As you go about your day, remember this: the world will know God’s love through you. Your family, neighbors, friends, coworkers, kids—they’ll know and experience God’s love through their relationship with you.
The command to love is a heavy one. How has the theme of friendship hit you this week? What has God taught you? How will you respond?
What's your posture?
1 Samuel 13:13-14
“How foolish!” Samuel exclaimed. “You have not kept the command the Lord your God gave you. Had you kept it, the Lord would have established your kingdom over Israel over forever. But now your kingdom must end, for the Lord has sought out a man after his own heart. The Lord has already appointed him to be the leader of his
This weekend, we looked at how David was a man after God’s heart. He was flawed, sinful, and made many mistakes, but his heart was broken before God. Because of David's humble and repentant posture, God appointed him as a leader.
What is your posture before God this morning? Spend some time evaluating your own heart and motivations as you serve him and others today.
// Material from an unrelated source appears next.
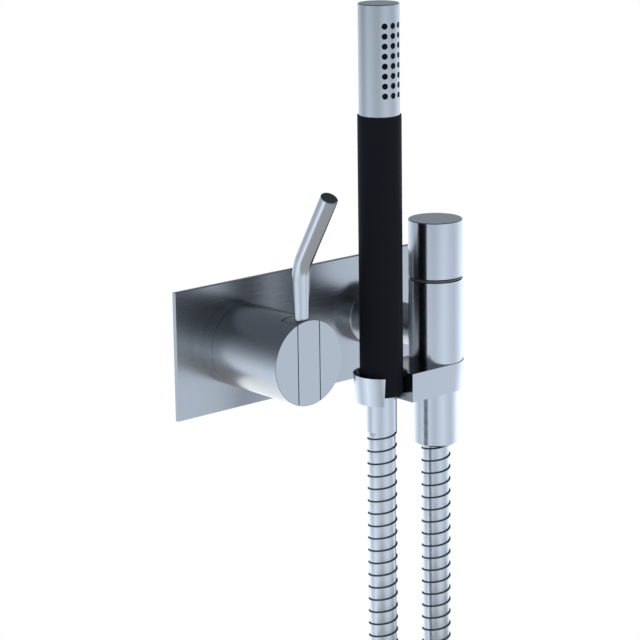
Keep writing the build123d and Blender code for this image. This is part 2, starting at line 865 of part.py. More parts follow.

Read the rest of this passage in 1 Samuel 13.
A larger view of grace.
Have mercy on me, O God,
because of your unfailing love.
Because of your great compassion,
blot out the stain of my sins.
Wash me clean from my guilt.
Purify me from my sin.
For I recognize my rebellion;
it haunts me day and night.
Against you, and you alone, have I sinned;
I have done what is evil in your sight.
You will be proved right in what you say,
and your judgment against me is just.
Have you ever asked God to show you your sin? David wrote this Psalm when the prophet, Nathan, came to him after he had been with Bathsheba. He knew he had sinned and was in a broken place when he wrote it. His sin was obvious, staring him in the face, and he was desperate for God's love.
Ask God today to show you your sin, and ask two people close to you to do the same this week. Heads up: this might not be pretty. But there’s a reason we need to see our sin for what it is. The larger our view of our sin, the larger our view of his grace becomes. When we see what separates us from God, we have an even bigger understanding of how much the cross covers.
Create a clean heart.
Purify me from my sins, and I will be clean;
wash me, and I will be whiter than snow.
Oh, give me back my joy again;
you have broken me—now let me rejoice.
Don’t keep looking at my sins.
Remove the stain of my guilt.
Create in me a clean heart, O God.
Renew a loyal spirit within me.
Do not banish me from your presence,
and don’t take your Holy Spirit from me.
Has God been revealing your sin to you this week?
Spend some time this morning praying these verses. Don’t rush it. Repent and thank him for his mercy and steadfast love. And then like David, rejoice. You’re forgiven. You’re free.
Share the freedom.
Restore to me the joy of your salvation,
and make me willing to obey you.
Then I will teach your ways to rebels,
and they will return to you.
Forgive me for shedding blood, O God who saves;
then I will joyfully sing of your forgiveness,
Unseal my lips, O Lord,
that my mouth may praise you.
You do not desire a sacrifice, or I would offer one.
You do not desire a burnt offering.
The sacrifice you desire is a broken spirit.
You will not reject a broken and repentant heart, O God.
When we know what God has forgiven us of and rely on him alone, we’re free—free to have joy in all circumstances, free to ask for forgiveness, free to serve.
Have you had those two people share with you your sin this week? What was that experience like? How can you share the freedom God has given you from your sin with others this week?
The path of everlasting life.
Search me, O God, and know my heart;
test me and know my anxious thoughts
Point out anything in me that offends you,
and lead me along the path of everlasting life.
The Israelites used this Psalm of David’s as a guide in prayer, seeking earnestly for God to show them their sin, and to lead them along the path of the everlasting life. It’s humbling to think that a leader like David, who was used by God to do incredible things, was also so flawed and broken.
What has God revealed to you as we’ve studied David’s life this month? What has he been teaching you about your own relationships, motives, and heart?